From technical assistance and quality control workshops for their farmers, to economic and leadership training for the young people in their rural communities, CENFROCAFE works not only to support the commercial endeavors of its members – but also to facilitate the development of their communities as a whole. The CENFROCAFE financial team provides short-term credit that help farmers cover the front-end costs of the harvest and materials in the coffee production.

CENFROCAFE is one of the leaders in creating a cooperative alliance with like-minded associations in the greater Cajamarca region to provide important technical and marketing services to thousands of small-scale farmers in Northern Peru. Without this kind of strong organization, local farmers would have otherwise been left each to his or her own devices to develop best practices for healthy fields and increased production yields, or for the marketing and sales of their coffee.
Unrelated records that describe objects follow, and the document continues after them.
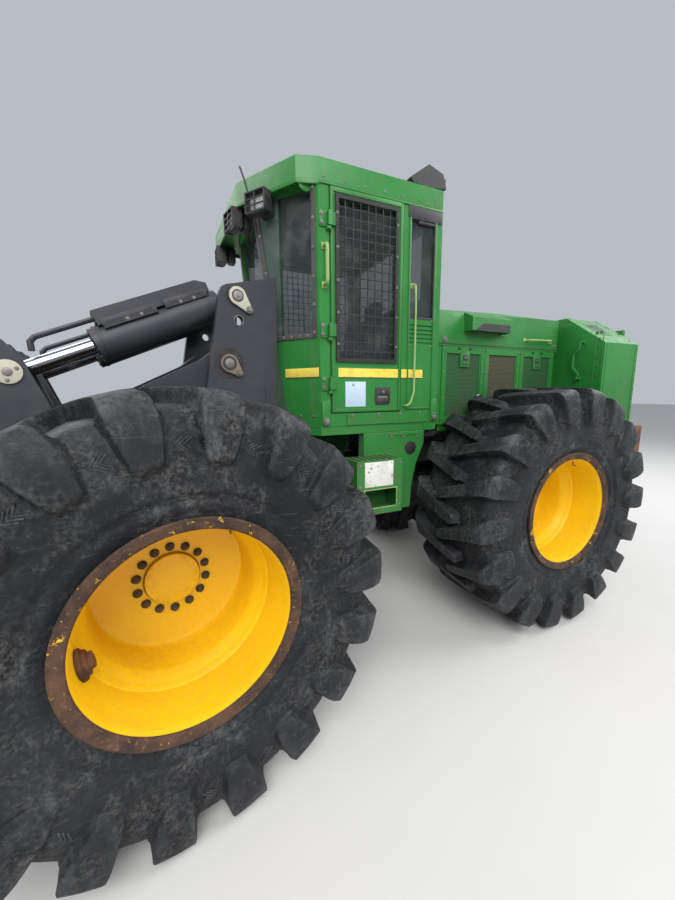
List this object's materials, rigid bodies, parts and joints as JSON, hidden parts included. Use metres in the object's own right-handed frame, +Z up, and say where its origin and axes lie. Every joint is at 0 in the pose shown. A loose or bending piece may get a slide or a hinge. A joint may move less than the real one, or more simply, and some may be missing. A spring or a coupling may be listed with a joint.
{
  "type": "wheeled feller buncher",
  "caption": "Articulated drive-to-tree wheeled feller buncher with enclosed cab, lift and tilt boom, disc-saw felling head and bonnet, steering in its middle.",
  "frame": {"origin": "centre of the footprint box at ground level, with the machine parked as in the picture", "axes": "+X forward along the rear half and its cab, +Y to the machine's left, +Z up"},
  "size_m": [7.1515, 3.3838, 3.448],
  "materials": {
    "green_paint": "satin, weathered",
    "charcoal_paint": "matte, scratched",
    "wheel_paint": "satin, rust at the flange",
    "rusty_steel": "rough, rusted",
    "tyre_rubber": "dusty",
    "cab_glazing": "gloss",
    "chrome_rod": "polished",
    "bright_steel": "worn",
    "engine_grey": "matte",
    "seat_fabric": "matte",
    "cooler_core": "matte",
    "lamp_plastic": "matte"
  },
  "bodies": {
    "rear_half": {"rear_frame": "charcoal_paint", "rear_axle": "charcoal_paint", "engine_block": "engine_grey", "side_screens": "green_paint", "radiator_box": "green_paint", "radiator_core": "cooler_core", "rear_bumper": "rusty_steel", "cab_floor": "green_paint", "cab_body": "green_paint", "cab_roof": "green_paint", "cab_glass": "cab_glazing", "seat_base": "charcoal_paint", "seat_cushions": "seat_fabric", "side_tanks": "green_paint", "step_box": "green_paint", "work_lamps": "lamp_plastic", "grab_rails": "wheel_paint"},
    "front_half": {"front_frame": "charcoal_paint", "front_axle": "charcoal_paint"},
    "boom": {"boom": "charcoal_paint"},
    "head_pins": {"head_pins": "bright_steel"},
    "felling_head": {"head_adapter": "charcoal_paint", "head_frame": "green_paint", "saw_housing": "green_paint"},
    "saw": {"saw_disc": "bright_steel"},
    "harvest_arm": {"harvest_arm": "green_paint"},
    "accumulator_arm": {"accumulator_arm": "green_paint"},
    "lift_barrels": {"lift_barrels": "charcoal_paint"},
    "lift_rods": {"lift_rods": "chrome_rod"},
    "tilt_barrels": {"tilt_barrels": "charcoal_paint"},
    "tilt_rods": {"tilt_rods": "chrome_rod"},
    "door": {"cab_door": "green_paint", "door_glass": "cab_glazing", "door_guard": "charcoal_paint"},
    "hood": {"hood": "green_paint"},
    "rear_door": {"rear_door": "green_paint"},
    "steer_barrel_left": {"steer_barrel_left": "charcoal_paint"},
    "steer_barrel_right": {"steer_barrel_right": "charcoal_paint"},
    "steer_rod_left": {"steer_rod_left": "chrome_rod"},
    "steer_rod_right": {"steer_rod_right": "chrome_rod"},
    "wheel_rear_left": {"tyre_rear_left": "tyre_rubber", "rim_rear_left": "wheel_paint"},
    "wheel_rear_right": {"tyre_rear_right": "tyre_rubber", "rim_rear_right": "wheel_paint"},
    "wheel_front_left": {"tyre_front_left": "tyre_rubber", "rim_front_left": "wheel_paint"},
    "wheel_front_right": {"tyre_front_right": "tyre_rubber", "rim_front_right": "wheel_paint"}
  },
  "joints": [
    {"name": "steer", "type": "hinge", "parent": "rear_half", "child": "front_half", "pos_m": [-0.626, -0.205, 0.96], "axis": [0, 0, 1], "range_deg": [-49.7, 30.3]},
    {"name": "boom_lift", "type": "hinge", "parent": "front_half", "child": "boom", "pos_m": [0.67316, 0.01707, 2.022], "axis": [0.1685, -0.9857, 0], "range_deg": [-3, 53]},
    {"name": "head_level", "type": "hinge", "parent": "boom", "child": "head_pins", "pos_m": [1.59183, 0.1741, 1.42], "axis": [0.1685, -0.9857, 0], "range_deg": [-40.72, 2.31]},
    {"name": "head_tilt", "type": "hinge", "parent": "head_pins", "child": "felling_head", "pos_m": [1.59183, 0.1741, 1.42], "axis": [0.1685, -0.9857, 0], "range_deg": [-20, 25]},
    {"name": "saw_spin", "type": "hinge", "parent": "felling_head", "child": "saw", "pos_m": [2.8831, 0.39482, 0.13], "axis": [0, 0, 1], "continuous": true},
    {"name": "harvest_arm", "type": "hinge", "parent": "felling_head", "child": "harvest_arm", "pos_m": [2.31561, 0.86594, 0.965], "axis": [0, 0, 1], "range_deg": [-6, 70]},
    {"name": "accumulator_arm", "type": "hinge", "parent": "felling_head", "child": "accumulator_arm", "pos_m": [2.50432, -0.23805, 1.365], "axis": [0, 0, -1], "range_deg": [-6, 70]},
    {"name": "lift_cylinders", "type": "hinge", "parent": "front_half", "child": "lift_barrels", "pos_m": [0.59134, 0.00308, 1.01], "axis": [0.1685, -0.9857, 0], "range_deg": [-1.03, 18.15]},
    {"name": "lift_rods", "type": "slide", "parent": "lift_barrels", "child": "lift_rods", "axis": [0.7813, 0.1335, 0.6097], "range_m": [-0.03543, 0.62593]},
    {"name": "tilt_cylinders", "type": "hinge", "parent": "front_half", "child": "tilt_barrels", "pos_m": [0.6012, 0.00477, 2.442], "axis": [0.1685, -0.9857, 0], "range_deg": [-2.71, 47.95]},
    {"name": "tilt_rods", "type": "slide", "parent": "tilt_barrels", "child": "tilt_rods", "axis": [0.9028, 0.1543, -0.4015], "range_m": [-0.2277, 0.18216]},
    {"name": "wheel_rear_left", "type": "hinge", "parent": "rear_half", "child": "wheel_rear_left", "pos_m": [-1.726, 0.893, 0.93], "axis": [0, 1, 0], "continuous": true},
    {"name": "wheel_rear_right", "type": "hinge", "parent": "rear_half", "child": "wheel_rear_right", "pos_m": [-1.726, -1.303, 0.93], "axis": [0, 1, 0], "continuous": true},
    {"name": "wheel_front_left", "type": "hinge", "parent": "front_half", "child": "wheel_front_left", "pos_m": [0.98298, 1.18395, 0.93], "axis": [-0.1685, 0.9857, 0], "continuous": true},
    {"name": "wheel_front_right", "type": "hinge", "parent": "front_half", "child": "wheel_front_right", "pos_m": [1.35298, -0.98065, 0.93], "axis": [-0.1685, 0.9857, 0], "continuous": true},
    {"name": "cab_door", "type": "hinge", "parent": "rear_half", "child": "door", "pos_m": [-0.058, 0.569, 2.4], "axis": [0, 0, 1], "range_deg": [-85, 0]},
    {"name": "bonnet", "type": "hinge", "parent": "rear_half", "child": "hood", "pos_m": [-1.044, -0.205, 2.462], "axis": [0, 1, 0], "range_deg": [0, 45]},
    {"name": "rear_grille", "type": "hinge", "parent": "rear_half", "child": "rear_door", "pos_m": [-3.158, -1.123, 2.01], "axis": [0, 0, 1], "range_deg": [0, 100]},
    {"name": "steer_barrel_left", "type": "hinge", "parent": "rear_half", "child": "steer_barrel_left", "pos_m": [-1.326, 0.175, 0.96], "axis": [0, 0, 1], "range_deg": [-15.41, 9.39]},
    {"name": "steer_rod_left", "type": "slide", "parent": "steer_barrel_left", "child": "steer_rod_left", "axis": [0.9997, -0.0255, 0], "range_m": [-0.16308, 0.26749]},
    {"name": "steer_barrel_right", "type": "hinge", "parent": "rear_half", "child": "steer_barrel_right", "pos_m": [-1.326, -0.585, 0.96], "axis": [0, 0, 1], "range_deg": [-14.58, 8.89]},
    {"name": "steer_rod_right", "type": "slide", "parent": "steer_barrel_right", "child": "steer_rod_right", "axis": [0.9916, 0.1297, 0], "range_m": [-0.29213, 0.1781]}
  ],
  "couplings": [
    {"joint": "head_level", "follows": "boom_lift", "ratio": -0.7606},
    {"joint": "lift_cylinders", "follows": "boom_lift", "ratio": 0.3357},
    {"joint": "lift_rods", "follows": "boom_lift", "m_per_rad": 0.6634},
    {"joint": "tilt_cylinders", "follows": "boom_lift", "ratio": 0.887},
    {"joint": "tilt_rods", "follows": "head_tilt", "m_per_rad": -0.51162},
    {"joint": "steer_barrel_left", "follows": "steer", "ratio": 0.307},
    {"joint": "steer_rod_left", "follows": "steer", "m_per_rad": -0.30532},
    {"joint": "steer_barrel_right", "follows": "steer", "ratio": 0.2905},
    {"joint": "steer_rod_right", "follows": "steer", "m_per_rad": 0.33344}
  ]
}
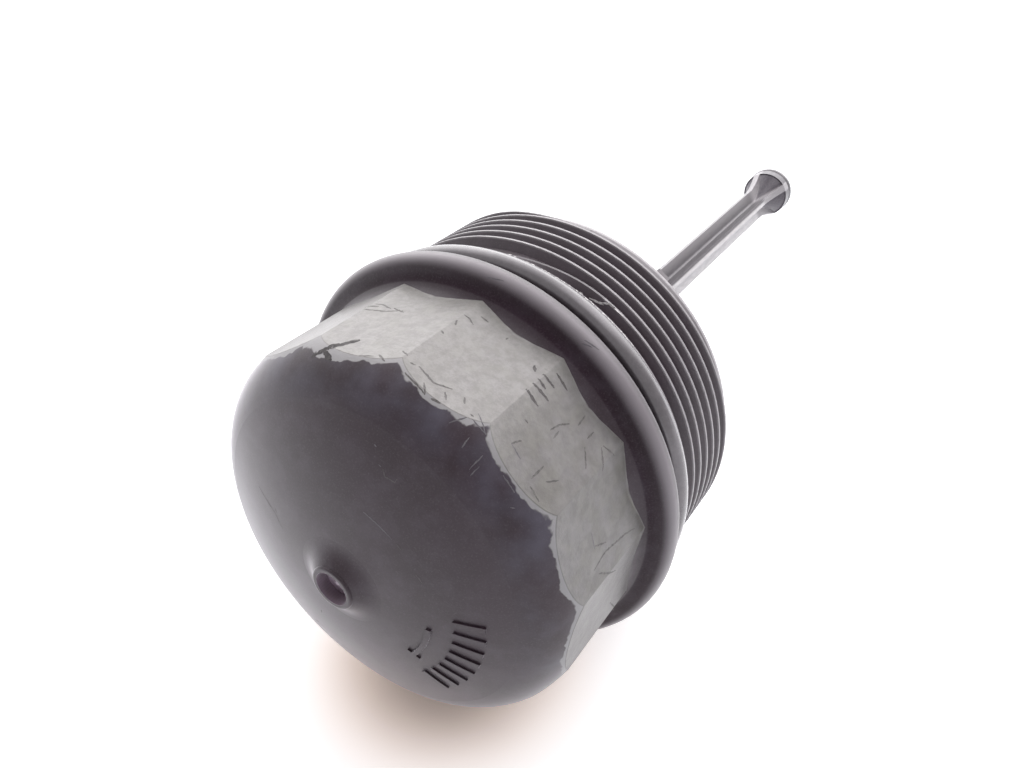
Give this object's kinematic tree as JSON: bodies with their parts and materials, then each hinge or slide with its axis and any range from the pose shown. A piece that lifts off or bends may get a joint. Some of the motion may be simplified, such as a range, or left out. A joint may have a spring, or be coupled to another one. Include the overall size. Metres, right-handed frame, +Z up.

Results to date are impressive. On average, CENFROCAFE producers yield 20qq (100lb sacks of parchment) of organic coffee per hectare, and often show in the top finalists in national and international quality competitions. The improved revenue for CENFROCAFE farmers has been instrumental for their access to basic health, education, and other social services.

CENFROCAFE founding member and former president of the producer Board of Directors, Anselmo Huaman Moreto, explains: “A huge difference in our lives is that now our children can actually go to school, our coffee is being recognized in the market for the quality we produce, we are receiving a fair price for our efforts, and our members can be proud again to be farmers.”


Cooperative Coffees began importing from CENFROCAFE in 2005. Since then, our relationship with this cooperative has flourished both in coffee purchases – with more than 2 million pounds direct purchased — as well as roaster efforts to support their production and quality improvement initiatives.